──────── Available data

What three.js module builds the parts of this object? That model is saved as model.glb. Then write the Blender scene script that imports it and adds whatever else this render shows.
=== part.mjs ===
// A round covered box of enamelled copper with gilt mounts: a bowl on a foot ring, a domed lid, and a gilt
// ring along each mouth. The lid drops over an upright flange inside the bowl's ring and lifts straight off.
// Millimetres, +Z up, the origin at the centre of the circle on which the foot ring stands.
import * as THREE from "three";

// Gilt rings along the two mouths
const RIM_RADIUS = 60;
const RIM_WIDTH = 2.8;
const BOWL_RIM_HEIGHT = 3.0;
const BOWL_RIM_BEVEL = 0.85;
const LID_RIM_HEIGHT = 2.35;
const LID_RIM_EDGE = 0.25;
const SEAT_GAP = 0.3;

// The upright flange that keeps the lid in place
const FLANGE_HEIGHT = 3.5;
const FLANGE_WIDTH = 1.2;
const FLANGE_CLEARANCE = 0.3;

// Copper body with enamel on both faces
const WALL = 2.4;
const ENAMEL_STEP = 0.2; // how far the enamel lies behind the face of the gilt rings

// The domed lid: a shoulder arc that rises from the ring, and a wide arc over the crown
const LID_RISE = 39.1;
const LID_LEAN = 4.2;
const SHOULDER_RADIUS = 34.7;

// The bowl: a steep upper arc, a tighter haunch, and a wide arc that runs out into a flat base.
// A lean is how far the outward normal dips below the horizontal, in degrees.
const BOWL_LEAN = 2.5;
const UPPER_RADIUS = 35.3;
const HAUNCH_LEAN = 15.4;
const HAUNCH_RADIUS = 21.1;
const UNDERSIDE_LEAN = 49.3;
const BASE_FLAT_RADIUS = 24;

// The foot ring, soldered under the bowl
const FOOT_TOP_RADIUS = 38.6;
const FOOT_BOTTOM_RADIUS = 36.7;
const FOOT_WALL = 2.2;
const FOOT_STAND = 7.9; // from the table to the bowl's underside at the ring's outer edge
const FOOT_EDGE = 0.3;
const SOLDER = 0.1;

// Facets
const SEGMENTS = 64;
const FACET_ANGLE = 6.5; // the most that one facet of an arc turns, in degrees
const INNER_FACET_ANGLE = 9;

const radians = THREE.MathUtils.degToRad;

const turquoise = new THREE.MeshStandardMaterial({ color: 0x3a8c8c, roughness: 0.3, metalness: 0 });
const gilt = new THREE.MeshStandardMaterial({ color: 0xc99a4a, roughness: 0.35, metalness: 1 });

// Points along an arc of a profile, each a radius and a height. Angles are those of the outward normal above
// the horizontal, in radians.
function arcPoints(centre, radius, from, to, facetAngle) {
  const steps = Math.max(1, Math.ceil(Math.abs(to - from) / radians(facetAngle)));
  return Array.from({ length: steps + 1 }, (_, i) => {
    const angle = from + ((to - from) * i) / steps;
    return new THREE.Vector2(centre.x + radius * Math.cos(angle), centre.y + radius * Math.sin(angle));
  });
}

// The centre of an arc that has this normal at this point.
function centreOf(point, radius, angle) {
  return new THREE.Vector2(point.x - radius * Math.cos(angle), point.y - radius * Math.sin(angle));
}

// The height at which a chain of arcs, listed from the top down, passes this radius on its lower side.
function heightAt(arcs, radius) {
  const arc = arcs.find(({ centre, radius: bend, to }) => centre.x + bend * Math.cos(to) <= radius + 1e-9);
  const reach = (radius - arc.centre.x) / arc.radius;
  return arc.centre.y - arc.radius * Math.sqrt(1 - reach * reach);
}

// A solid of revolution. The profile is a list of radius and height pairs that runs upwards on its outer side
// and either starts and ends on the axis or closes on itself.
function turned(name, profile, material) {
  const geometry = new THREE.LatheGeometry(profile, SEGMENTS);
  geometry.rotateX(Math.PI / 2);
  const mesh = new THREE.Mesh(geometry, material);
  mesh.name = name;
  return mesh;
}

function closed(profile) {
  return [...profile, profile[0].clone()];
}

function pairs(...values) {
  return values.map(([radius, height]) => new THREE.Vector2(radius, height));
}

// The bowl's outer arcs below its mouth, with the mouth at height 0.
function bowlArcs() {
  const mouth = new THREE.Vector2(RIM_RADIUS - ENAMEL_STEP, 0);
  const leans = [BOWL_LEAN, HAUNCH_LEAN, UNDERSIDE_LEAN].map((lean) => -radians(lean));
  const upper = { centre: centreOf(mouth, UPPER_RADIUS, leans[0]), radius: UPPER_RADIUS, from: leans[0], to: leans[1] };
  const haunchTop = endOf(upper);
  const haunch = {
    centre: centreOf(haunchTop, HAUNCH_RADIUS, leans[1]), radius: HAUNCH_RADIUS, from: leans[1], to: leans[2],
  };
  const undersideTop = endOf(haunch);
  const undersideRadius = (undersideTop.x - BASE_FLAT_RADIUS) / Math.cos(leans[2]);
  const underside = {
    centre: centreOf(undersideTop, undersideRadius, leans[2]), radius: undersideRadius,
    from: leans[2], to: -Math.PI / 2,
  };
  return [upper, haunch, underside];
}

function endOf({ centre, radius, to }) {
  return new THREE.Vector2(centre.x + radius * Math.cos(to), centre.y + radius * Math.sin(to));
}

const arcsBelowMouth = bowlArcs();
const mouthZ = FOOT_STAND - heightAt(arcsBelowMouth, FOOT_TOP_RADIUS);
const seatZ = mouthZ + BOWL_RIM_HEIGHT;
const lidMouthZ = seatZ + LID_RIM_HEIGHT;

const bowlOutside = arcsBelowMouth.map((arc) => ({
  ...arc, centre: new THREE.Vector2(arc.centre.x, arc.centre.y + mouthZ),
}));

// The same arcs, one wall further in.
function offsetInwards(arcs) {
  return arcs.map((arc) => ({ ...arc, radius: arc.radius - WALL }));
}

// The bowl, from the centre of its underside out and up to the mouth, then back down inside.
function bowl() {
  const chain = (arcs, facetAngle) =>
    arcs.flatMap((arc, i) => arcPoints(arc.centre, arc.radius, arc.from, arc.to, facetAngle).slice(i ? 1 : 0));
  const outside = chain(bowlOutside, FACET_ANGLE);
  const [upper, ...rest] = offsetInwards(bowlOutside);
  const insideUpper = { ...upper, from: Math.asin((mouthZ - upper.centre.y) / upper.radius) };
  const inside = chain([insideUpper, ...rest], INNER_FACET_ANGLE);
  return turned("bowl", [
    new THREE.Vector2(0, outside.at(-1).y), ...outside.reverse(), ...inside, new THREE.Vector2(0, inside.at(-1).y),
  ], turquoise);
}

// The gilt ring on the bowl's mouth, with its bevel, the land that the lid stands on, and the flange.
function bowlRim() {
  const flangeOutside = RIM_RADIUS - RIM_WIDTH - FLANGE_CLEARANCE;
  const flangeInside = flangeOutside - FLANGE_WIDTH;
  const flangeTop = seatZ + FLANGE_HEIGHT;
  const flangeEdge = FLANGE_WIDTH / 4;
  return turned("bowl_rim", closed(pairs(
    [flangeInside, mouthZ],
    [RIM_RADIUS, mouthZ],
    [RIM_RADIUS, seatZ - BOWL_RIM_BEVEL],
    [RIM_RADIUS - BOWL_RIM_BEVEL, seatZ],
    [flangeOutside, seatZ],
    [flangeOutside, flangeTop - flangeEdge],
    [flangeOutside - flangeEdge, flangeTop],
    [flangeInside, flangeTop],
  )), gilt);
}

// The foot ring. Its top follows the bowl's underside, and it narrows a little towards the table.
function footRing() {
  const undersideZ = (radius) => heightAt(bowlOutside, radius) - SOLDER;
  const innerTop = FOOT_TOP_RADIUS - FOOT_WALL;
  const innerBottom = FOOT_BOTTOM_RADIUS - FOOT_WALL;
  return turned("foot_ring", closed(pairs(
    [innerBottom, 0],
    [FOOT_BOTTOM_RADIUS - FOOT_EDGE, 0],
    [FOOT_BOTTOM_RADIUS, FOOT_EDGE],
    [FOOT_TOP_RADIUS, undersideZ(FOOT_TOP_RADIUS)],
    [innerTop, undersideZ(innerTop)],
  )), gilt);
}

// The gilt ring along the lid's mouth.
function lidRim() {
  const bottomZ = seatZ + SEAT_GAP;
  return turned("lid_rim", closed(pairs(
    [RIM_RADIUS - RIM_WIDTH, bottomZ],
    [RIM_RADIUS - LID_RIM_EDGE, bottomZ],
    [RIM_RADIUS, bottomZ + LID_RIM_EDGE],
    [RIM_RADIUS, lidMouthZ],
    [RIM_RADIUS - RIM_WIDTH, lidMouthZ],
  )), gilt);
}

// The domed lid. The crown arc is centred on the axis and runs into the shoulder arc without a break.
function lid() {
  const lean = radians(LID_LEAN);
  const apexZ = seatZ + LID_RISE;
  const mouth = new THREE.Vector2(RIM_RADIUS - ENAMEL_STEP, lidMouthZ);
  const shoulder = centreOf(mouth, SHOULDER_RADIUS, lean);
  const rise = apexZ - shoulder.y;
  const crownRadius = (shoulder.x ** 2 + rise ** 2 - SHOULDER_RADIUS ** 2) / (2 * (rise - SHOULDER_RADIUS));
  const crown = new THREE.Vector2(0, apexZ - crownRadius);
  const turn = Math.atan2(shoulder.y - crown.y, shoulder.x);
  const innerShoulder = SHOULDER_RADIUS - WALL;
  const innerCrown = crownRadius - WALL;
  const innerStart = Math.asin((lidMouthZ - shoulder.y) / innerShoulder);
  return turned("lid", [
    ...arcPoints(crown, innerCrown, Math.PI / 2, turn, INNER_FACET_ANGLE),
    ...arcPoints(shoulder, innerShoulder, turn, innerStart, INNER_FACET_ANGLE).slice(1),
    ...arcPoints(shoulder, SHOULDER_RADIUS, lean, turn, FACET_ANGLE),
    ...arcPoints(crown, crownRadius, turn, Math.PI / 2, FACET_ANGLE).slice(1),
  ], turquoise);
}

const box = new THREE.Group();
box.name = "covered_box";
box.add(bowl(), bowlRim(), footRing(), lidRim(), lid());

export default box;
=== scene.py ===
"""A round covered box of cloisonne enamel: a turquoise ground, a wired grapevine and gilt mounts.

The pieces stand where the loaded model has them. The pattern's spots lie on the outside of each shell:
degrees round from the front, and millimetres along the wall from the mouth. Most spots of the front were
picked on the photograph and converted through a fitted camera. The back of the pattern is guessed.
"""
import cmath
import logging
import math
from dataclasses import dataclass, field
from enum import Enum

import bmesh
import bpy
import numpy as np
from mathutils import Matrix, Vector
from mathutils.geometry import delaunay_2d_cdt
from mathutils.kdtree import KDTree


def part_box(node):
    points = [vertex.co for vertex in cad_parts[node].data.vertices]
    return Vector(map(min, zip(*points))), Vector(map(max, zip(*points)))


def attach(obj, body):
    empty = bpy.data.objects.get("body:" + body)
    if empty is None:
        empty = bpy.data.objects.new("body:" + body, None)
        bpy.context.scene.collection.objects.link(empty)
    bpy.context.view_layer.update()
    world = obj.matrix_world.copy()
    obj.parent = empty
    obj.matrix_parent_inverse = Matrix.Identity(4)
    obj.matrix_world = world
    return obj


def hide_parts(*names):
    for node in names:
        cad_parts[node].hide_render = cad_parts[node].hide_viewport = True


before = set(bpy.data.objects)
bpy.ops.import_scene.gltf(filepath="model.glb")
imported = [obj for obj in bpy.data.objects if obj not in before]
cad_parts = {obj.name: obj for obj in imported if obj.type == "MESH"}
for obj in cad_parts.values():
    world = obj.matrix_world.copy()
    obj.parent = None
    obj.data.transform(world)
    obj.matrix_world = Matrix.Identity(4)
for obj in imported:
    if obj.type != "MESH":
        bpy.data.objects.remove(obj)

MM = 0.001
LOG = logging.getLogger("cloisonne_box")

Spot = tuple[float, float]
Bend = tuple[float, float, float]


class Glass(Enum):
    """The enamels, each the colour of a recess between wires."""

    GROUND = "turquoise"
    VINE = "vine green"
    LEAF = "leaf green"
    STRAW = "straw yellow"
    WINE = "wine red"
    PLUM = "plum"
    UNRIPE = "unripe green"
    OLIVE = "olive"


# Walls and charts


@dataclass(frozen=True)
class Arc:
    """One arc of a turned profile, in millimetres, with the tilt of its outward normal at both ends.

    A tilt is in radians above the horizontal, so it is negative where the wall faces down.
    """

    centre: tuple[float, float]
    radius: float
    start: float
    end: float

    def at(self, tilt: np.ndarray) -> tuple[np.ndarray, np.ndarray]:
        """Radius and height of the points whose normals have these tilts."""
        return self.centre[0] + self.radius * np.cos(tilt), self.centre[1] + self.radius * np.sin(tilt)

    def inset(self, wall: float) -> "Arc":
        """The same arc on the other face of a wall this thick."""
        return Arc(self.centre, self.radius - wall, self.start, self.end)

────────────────

* _Exercise details_
Using the listing, collect all lines in which the string "node" is found.

* _Task output_
def part_box(node):
    points = [vertex.co for vertex in cad_parts[node].data.vertices]
    for node in names:
        cad_parts[node].hide_render = cad_parts[node].hide_viewport = True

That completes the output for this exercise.